Garth Brooks is widely considered one of the nicest guys in country music, but a 2013 lawsuit from a former business partner alleged that he was hiding a darker side from the public.

On April 15, 2013, Lisa Sanderson — Brooks' former partner in a production company called Red Strokes Entertainment — sued him for $425,000 in a Los Angeles court, alleging that he had caused her financial damage by repeatedly turning down offers for work.

Sanderson worked with Brooks for 20 years, during which time they co-produced a 2001 Christmas movie for Turner Network Television. Whoopi Goldberg starred in Call Me Claus, and while Sanderson's bio listed other movies and projects that she and Brooks had in the pipeline — including an ill-fated movie titled The Lamb in which he was to star — she alleged in her court filing that he had scuttled one opportunity after another by making outrageous demands, including projects with Disney and Fox, as well as film roles in Twister and Saving Private Ryan.

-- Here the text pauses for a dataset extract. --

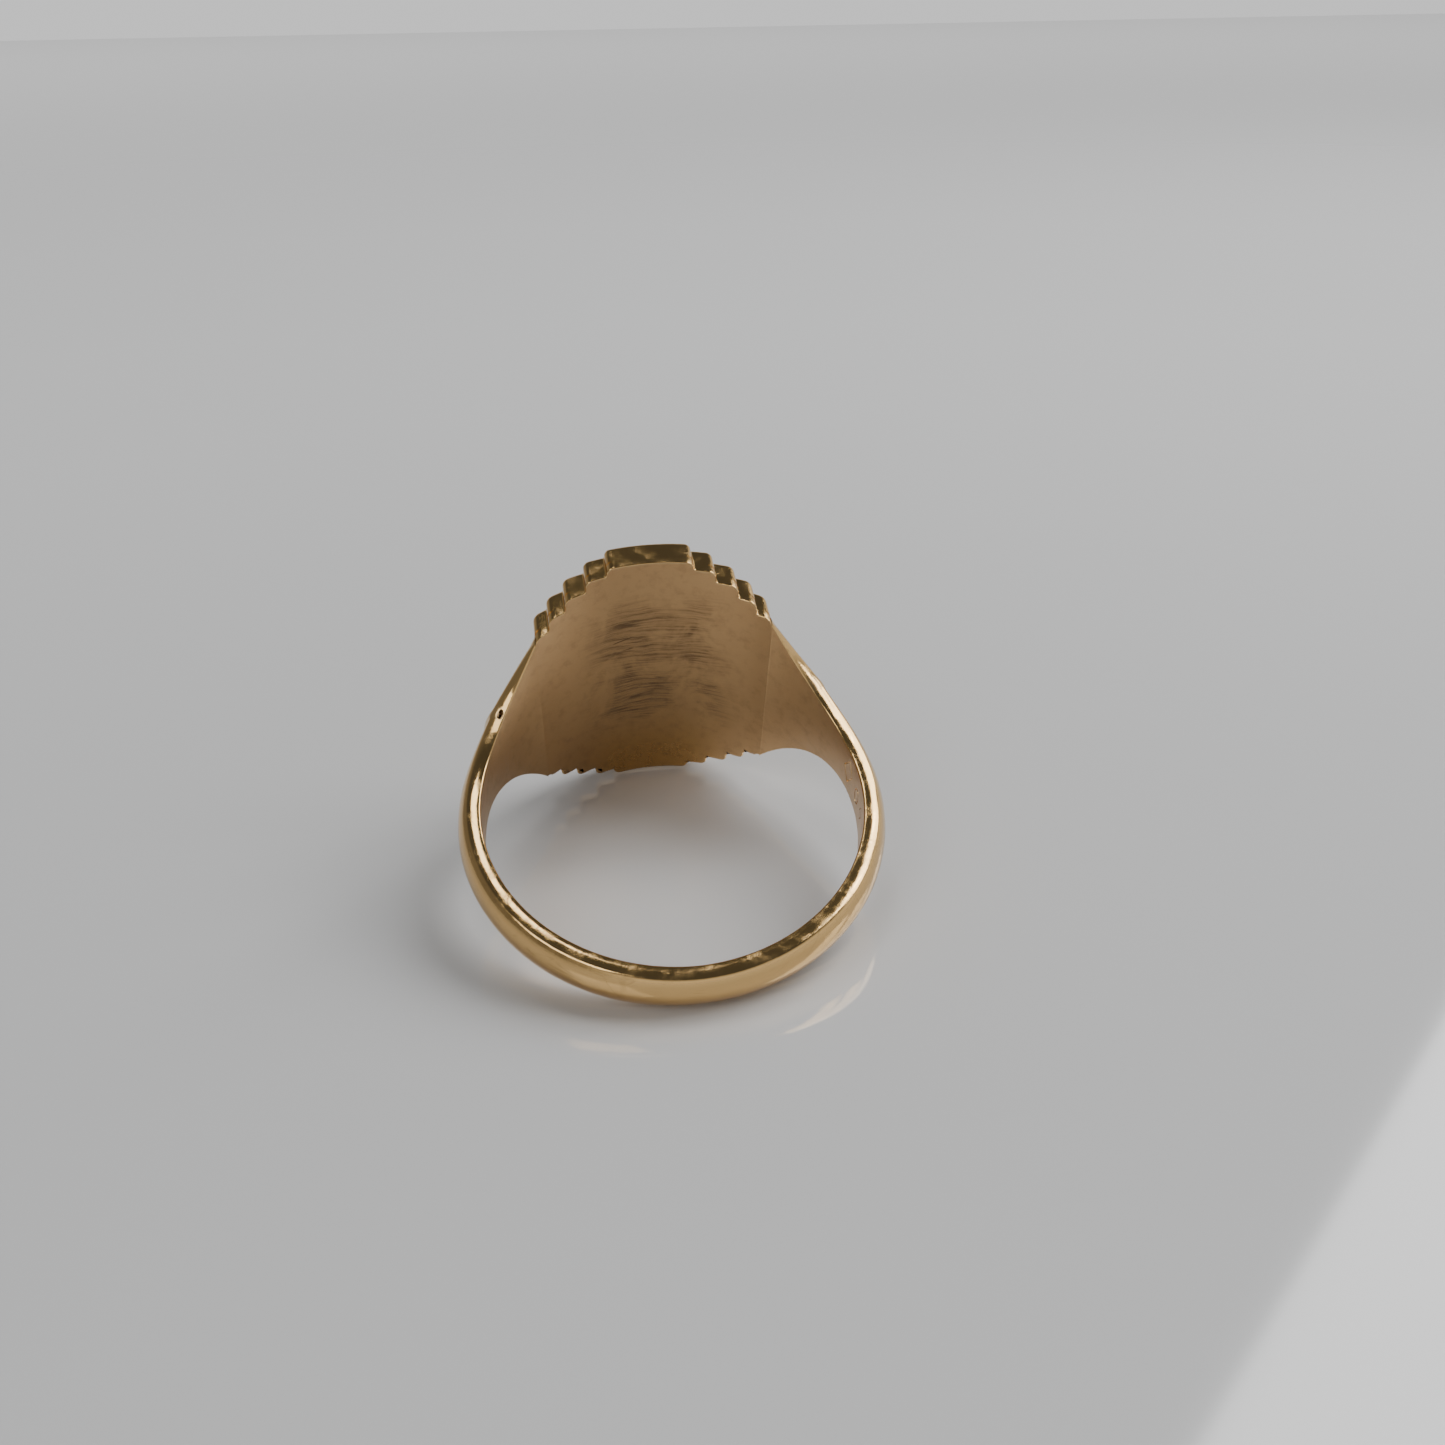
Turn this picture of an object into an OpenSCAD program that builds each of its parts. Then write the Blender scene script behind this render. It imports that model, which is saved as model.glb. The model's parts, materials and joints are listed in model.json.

Sanderson alleged that Brooks' public persona as "a humble and highly principled 'everyman'" was just a disguise, calling him a "paranoid, angry, deceitful and vindictive man who will turn against those closest to him on a dime."

Her suit came in response to a lawsuit from Red Strokes, which wound down its business by 2011 and then sued Sanderson in Tennessee, seeking to recoup loans the company had made to her that totaled close to $225,000. Sanderson's response to that lawsuit claimed that those sums had been gifts, not loans, and that she was further owed for production fees and a retirement package.

Sanderson's argument in the case relied on a verbal agreement she claimed to have with Brooks, but documents that his attorneys showed in court backed up his claims that he expected repayment. The jury in the case ultimately rejected Sanderson's claims at trial, finding in favor of Brooks and awarding him $226,000 in February of 2014.